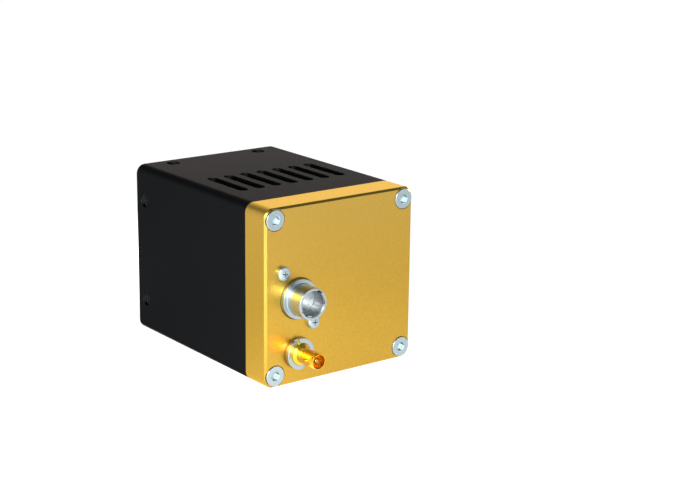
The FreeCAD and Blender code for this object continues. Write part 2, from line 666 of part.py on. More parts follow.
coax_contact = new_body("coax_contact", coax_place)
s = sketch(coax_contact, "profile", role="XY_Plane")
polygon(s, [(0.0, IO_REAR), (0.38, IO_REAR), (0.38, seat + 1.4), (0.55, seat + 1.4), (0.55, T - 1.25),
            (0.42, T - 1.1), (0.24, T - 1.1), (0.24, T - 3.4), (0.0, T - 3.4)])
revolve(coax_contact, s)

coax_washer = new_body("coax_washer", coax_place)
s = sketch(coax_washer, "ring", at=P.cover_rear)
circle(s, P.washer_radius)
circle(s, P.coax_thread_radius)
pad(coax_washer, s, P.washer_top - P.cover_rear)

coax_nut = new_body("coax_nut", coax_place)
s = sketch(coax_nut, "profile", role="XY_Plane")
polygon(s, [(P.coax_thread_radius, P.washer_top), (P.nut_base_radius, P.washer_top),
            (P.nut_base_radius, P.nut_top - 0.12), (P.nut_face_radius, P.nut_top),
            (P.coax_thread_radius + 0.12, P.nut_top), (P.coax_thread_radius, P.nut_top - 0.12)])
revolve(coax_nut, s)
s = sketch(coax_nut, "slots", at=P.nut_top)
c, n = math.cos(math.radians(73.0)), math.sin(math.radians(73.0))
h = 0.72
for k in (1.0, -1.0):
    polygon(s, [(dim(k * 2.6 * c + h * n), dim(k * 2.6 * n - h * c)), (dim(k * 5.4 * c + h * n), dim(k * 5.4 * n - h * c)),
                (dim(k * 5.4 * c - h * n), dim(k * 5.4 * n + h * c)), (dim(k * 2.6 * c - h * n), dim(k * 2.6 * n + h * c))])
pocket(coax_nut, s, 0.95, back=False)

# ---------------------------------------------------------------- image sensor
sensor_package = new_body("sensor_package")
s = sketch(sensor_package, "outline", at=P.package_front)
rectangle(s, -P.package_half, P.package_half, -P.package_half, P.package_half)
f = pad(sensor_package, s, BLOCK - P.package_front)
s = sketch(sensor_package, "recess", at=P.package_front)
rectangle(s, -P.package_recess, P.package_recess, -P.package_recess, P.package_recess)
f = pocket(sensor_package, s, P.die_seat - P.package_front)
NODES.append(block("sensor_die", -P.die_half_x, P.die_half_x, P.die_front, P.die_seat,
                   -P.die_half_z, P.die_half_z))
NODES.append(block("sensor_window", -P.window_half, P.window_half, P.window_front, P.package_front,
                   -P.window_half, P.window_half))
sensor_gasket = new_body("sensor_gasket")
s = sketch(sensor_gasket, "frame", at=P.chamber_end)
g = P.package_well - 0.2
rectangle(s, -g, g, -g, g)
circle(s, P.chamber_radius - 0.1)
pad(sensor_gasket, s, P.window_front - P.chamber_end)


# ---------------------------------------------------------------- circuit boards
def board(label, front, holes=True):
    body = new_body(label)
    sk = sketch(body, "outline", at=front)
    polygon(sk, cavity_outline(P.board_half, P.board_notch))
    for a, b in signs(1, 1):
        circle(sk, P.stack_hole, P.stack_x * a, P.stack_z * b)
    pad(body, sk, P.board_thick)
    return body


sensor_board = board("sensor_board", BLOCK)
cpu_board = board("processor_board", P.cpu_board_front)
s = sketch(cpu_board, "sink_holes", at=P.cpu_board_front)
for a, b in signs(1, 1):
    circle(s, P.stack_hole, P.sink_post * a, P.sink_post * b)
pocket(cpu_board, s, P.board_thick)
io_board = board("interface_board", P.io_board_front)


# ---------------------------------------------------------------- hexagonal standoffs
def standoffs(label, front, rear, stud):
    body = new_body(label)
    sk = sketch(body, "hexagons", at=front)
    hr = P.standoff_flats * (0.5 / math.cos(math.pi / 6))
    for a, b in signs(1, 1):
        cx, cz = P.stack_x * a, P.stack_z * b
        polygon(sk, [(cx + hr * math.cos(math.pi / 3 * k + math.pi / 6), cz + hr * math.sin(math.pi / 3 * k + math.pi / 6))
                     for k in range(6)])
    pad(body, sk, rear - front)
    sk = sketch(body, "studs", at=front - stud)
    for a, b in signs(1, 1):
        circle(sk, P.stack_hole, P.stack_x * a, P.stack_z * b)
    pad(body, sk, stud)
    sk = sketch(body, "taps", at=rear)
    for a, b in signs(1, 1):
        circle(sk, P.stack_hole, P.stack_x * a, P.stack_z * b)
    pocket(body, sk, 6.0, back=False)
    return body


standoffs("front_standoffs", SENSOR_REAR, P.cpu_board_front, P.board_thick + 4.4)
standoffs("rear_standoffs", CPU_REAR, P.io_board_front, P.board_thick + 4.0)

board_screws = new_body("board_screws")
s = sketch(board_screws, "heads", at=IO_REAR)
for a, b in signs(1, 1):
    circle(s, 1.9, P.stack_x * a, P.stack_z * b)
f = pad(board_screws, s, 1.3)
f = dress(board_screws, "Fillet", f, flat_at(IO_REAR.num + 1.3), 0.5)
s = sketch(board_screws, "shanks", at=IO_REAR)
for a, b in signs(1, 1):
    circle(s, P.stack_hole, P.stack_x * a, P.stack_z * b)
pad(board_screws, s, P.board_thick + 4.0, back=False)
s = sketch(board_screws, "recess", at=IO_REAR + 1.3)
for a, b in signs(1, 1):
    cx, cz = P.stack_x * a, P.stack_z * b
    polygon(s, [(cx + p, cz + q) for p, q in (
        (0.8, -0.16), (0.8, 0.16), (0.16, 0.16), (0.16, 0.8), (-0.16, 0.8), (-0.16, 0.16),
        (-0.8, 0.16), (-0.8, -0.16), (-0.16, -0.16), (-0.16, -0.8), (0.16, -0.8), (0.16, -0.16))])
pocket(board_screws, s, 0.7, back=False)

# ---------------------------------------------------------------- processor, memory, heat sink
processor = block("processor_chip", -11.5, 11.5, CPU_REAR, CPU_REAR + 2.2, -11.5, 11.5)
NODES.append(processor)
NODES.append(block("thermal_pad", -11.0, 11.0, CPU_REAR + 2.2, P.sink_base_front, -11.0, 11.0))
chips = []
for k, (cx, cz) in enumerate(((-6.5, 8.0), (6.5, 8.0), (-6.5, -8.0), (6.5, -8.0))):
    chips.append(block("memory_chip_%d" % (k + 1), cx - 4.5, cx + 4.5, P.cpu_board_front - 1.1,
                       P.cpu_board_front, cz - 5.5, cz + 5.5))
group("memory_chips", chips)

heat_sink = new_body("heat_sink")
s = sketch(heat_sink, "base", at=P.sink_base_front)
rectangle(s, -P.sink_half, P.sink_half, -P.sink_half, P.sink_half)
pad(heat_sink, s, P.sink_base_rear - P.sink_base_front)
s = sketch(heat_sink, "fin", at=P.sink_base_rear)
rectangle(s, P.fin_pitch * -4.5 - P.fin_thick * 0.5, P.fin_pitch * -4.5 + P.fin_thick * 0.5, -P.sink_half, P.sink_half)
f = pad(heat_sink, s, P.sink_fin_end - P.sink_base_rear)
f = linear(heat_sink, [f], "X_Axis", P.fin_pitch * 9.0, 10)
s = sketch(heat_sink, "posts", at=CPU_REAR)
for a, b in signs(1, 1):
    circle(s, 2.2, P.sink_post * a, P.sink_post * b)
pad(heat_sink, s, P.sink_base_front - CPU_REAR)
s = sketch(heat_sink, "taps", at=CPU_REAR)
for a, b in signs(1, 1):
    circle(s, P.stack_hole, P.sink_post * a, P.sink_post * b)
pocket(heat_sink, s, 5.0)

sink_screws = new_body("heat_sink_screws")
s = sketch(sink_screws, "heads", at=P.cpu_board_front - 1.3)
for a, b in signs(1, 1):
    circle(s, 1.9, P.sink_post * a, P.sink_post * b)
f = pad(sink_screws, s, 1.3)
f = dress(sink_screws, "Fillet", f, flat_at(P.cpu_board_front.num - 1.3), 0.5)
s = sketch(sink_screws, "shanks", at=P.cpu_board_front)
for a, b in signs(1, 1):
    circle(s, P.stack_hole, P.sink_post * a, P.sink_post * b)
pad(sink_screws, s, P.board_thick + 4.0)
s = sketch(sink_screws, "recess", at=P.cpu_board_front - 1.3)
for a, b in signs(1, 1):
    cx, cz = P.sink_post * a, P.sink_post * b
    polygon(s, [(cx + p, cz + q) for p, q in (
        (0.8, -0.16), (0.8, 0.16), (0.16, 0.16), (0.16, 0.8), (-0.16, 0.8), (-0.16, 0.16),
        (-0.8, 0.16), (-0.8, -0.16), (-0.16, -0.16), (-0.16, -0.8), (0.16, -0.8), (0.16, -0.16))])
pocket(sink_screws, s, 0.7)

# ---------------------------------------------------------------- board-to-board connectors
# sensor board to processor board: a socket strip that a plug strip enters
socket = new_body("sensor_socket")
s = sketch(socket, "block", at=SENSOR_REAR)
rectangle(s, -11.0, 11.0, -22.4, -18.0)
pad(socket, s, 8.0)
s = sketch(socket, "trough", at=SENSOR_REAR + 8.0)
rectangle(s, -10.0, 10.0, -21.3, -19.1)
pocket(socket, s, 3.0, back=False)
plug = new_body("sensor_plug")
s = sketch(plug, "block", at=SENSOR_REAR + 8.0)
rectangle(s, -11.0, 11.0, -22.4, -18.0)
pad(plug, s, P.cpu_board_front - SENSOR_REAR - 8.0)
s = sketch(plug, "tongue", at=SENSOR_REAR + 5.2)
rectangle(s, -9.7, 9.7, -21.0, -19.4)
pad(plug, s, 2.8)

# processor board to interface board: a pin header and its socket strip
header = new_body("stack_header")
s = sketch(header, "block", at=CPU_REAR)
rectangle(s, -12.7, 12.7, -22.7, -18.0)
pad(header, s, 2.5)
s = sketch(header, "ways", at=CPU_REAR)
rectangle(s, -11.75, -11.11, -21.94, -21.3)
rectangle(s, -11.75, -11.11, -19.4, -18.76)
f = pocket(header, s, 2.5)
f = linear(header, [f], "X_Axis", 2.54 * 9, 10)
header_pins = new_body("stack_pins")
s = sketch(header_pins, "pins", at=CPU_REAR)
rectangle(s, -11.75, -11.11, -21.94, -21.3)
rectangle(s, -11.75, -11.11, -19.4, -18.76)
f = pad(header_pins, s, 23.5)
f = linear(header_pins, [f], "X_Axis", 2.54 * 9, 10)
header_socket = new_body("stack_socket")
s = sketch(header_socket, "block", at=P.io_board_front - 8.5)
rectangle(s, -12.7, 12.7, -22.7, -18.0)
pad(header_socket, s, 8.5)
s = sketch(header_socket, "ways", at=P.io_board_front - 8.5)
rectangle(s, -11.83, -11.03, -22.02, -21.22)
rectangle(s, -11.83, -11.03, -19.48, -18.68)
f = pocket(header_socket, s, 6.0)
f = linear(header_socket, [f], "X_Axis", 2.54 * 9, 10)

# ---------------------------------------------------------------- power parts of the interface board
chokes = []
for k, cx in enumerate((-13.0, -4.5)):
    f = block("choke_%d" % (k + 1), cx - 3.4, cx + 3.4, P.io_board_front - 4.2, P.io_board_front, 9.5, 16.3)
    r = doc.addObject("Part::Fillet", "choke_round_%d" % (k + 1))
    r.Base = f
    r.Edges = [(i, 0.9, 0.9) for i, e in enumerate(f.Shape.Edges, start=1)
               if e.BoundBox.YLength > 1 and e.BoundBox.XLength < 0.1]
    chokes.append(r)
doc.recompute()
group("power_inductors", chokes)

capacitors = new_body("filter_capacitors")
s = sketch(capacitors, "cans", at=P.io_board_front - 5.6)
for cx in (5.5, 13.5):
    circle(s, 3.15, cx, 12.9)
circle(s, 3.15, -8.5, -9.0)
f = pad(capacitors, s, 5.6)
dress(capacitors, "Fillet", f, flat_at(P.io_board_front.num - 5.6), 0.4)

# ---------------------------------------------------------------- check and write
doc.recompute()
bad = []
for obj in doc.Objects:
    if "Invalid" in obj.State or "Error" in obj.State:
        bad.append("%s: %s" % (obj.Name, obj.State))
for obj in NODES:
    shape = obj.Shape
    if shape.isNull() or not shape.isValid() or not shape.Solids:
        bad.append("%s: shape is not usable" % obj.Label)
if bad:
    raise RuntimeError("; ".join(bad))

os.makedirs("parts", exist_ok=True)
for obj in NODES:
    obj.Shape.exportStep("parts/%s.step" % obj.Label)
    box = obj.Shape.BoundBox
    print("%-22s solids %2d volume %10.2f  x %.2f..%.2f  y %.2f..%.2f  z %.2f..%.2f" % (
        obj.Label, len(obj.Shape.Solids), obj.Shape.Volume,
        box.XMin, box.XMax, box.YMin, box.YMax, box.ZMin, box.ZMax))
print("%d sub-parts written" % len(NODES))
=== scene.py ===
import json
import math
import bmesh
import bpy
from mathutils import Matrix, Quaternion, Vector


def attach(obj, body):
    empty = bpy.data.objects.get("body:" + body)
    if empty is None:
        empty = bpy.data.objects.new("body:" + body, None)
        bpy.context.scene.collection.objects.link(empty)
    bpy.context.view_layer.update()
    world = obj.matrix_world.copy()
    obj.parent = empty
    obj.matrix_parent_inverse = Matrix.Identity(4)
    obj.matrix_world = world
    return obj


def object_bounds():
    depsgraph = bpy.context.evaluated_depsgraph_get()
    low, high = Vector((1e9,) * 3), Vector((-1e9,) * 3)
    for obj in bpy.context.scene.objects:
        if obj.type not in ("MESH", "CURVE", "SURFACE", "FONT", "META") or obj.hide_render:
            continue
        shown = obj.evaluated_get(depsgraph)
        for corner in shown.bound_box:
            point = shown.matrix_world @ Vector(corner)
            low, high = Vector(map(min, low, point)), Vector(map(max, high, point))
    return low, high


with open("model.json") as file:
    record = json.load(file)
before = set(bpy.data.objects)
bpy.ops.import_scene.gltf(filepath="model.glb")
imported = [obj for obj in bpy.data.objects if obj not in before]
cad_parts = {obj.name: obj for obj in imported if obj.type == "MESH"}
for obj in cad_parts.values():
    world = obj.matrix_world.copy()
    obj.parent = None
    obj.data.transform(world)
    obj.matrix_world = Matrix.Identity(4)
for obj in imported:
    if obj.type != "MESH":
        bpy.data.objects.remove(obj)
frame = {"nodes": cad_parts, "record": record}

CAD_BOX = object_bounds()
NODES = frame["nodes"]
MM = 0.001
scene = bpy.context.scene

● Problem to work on
Which lines above run from the one containing "check and write" down to the one containing "for corner in"? Repeat exactly those, both ends included, and nothing else.

● Response to this task
# ---------------------------------------------------------------- check and write
doc.recompute()
bad = []
for obj in doc.Objects:
    if "Invalid" in obj.State or "Error" in obj.State:
        bad.append("%s: %s" % (obj.Name, obj.State))
for obj in NODES:
    shape = obj.Shape
    if shape.isNull() or not shape.isValid() or not shape.Solids:
        bad.append("%s: shape is not usable" % obj.Label)
if bad:
    raise RuntimeError("; ".join(bad))

os.makedirs("parts", exist_ok=True)
for obj in NODES:
    obj.Shape.exportStep("parts/%s.step" % obj.Label)
    box = obj.Shape.BoundBox
    print("%-22s solids %2d volume %10.2f  x %.2f..%.2f  y %.2f..%.2f  z %.2f..%.2f" % (
        obj.Label, len(obj.Shape.Solids), obj.Shape.Volume,
        box.XMin, box.XMax, box.YMin, box.YMax, box.ZMin, box.ZMax))
print("%d sub-parts written" % len(NODES))
=== scene.py ===
import json
import math
import bmesh
import bpy
from mathutils import Matrix, Quaternion, Vector


def attach(obj, body):
    empty = bpy.data.objects.get("body:" + body)
    if empty is None:
        empty = bpy.data.objects.new("body:" + body, None)
        bpy.context.scene.collection.objects.link(empty)
    bpy.context.view_layer.update()
    world = obj.matrix_world.copy()
    obj.parent = empty
    obj.matrix_parent_inverse = Matrix.Identity(4)
    obj.matrix_world = world
    return obj


def object_bounds():
    depsgraph = bpy.context.evaluated_depsgraph_get()
    low, high = Vector((1e9,) * 3), Vector((-1e9,) * 3)
    for obj in bpy.context.scene.objects:
        if obj.type not in ("MESH", "CURVE", "SURFACE", "FONT", "META") or obj.hide_render:
            continue
        shown = obj.evaluated_get(depsgraph)
        for corner in shown.bound_box:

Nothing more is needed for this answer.